9. They honor the departed saints without living like them in the present (vv. 29-32)
I have found that it is much easier to study about revival than to actually work hard for it. It is much easier to study church history than it is to make history. Every denomination and expression of the church has its Christian heroes of the past, but very few denominations, churches and adherents attempt to emulate the life, passion and sacrifice of the saints of old (for example: Ignatius, Tertullian, Cyprian, Augustine, Luther, Calvin, Francis, Whitefield, Wesley, Edwards, Finney, Spurgeon, Moody, Hudson Taylor, John G. Lake, Wigglesworth, Maria Woodworth-Etter, Francis Schaeffer, and more).
Jesus wants us to honor the prophets of old by living like them, not merely by building and revering their tombs.
10. They reject the prophets and wise men that confront their false systems (vv. 33-37)
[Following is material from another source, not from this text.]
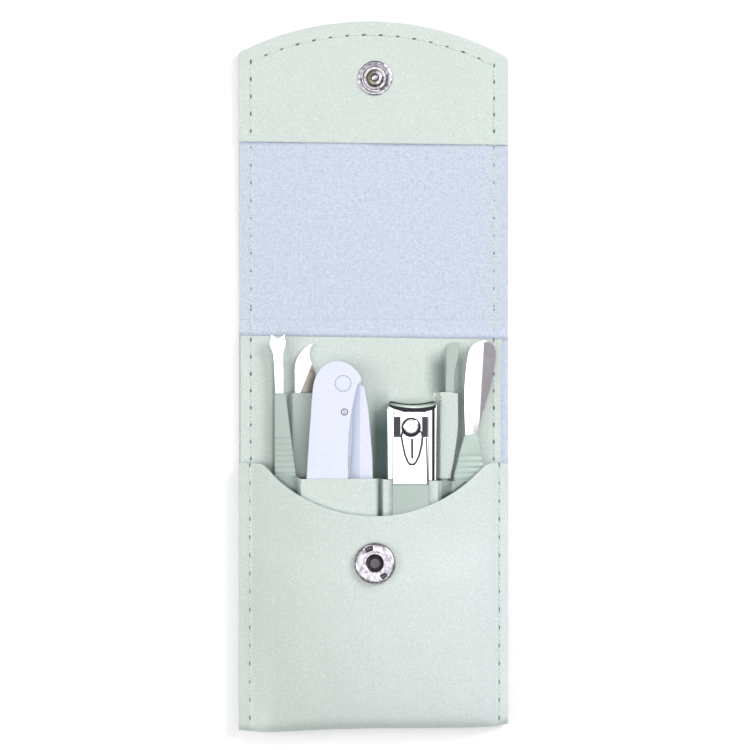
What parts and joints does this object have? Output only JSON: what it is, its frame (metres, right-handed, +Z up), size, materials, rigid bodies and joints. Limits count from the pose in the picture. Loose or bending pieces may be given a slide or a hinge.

Those that are captivated by a religious system will never listen to those speaking for God that are not of their denomination and/or do not have acceptable academic credentials. Sound familiar? The Pharisees and Sadducees rejected Jesus (John 7:14-18) and Peter (Acts4:13) for the same reason. It is not an accident that in Luke 3:1-2 it shows that the Word of God came to John in the wilderness and not to an already established institutional leader. Thus, God bypassed the litany of prominent political and religious leaders and their systems (3:1) because they were so corrupt.
When a leader is captivated by their religious system or dead institution they become blind to the pure word of the Lord. God has to bypass them and speak prophetically through those outside the dead institution. Those who are humble and have ears to hear (like Nicodemus in John 3) will recognize and receive the people God sends to them, irrespective of their institutional affiliation.
Truly, God cannot be contained in a temple, an institution, a denomination, or any one religious system. He is Lord of all and will seek after those who worship Him in spirit and in truth (John4:23-24).
May God help us to avoid these ten judgments!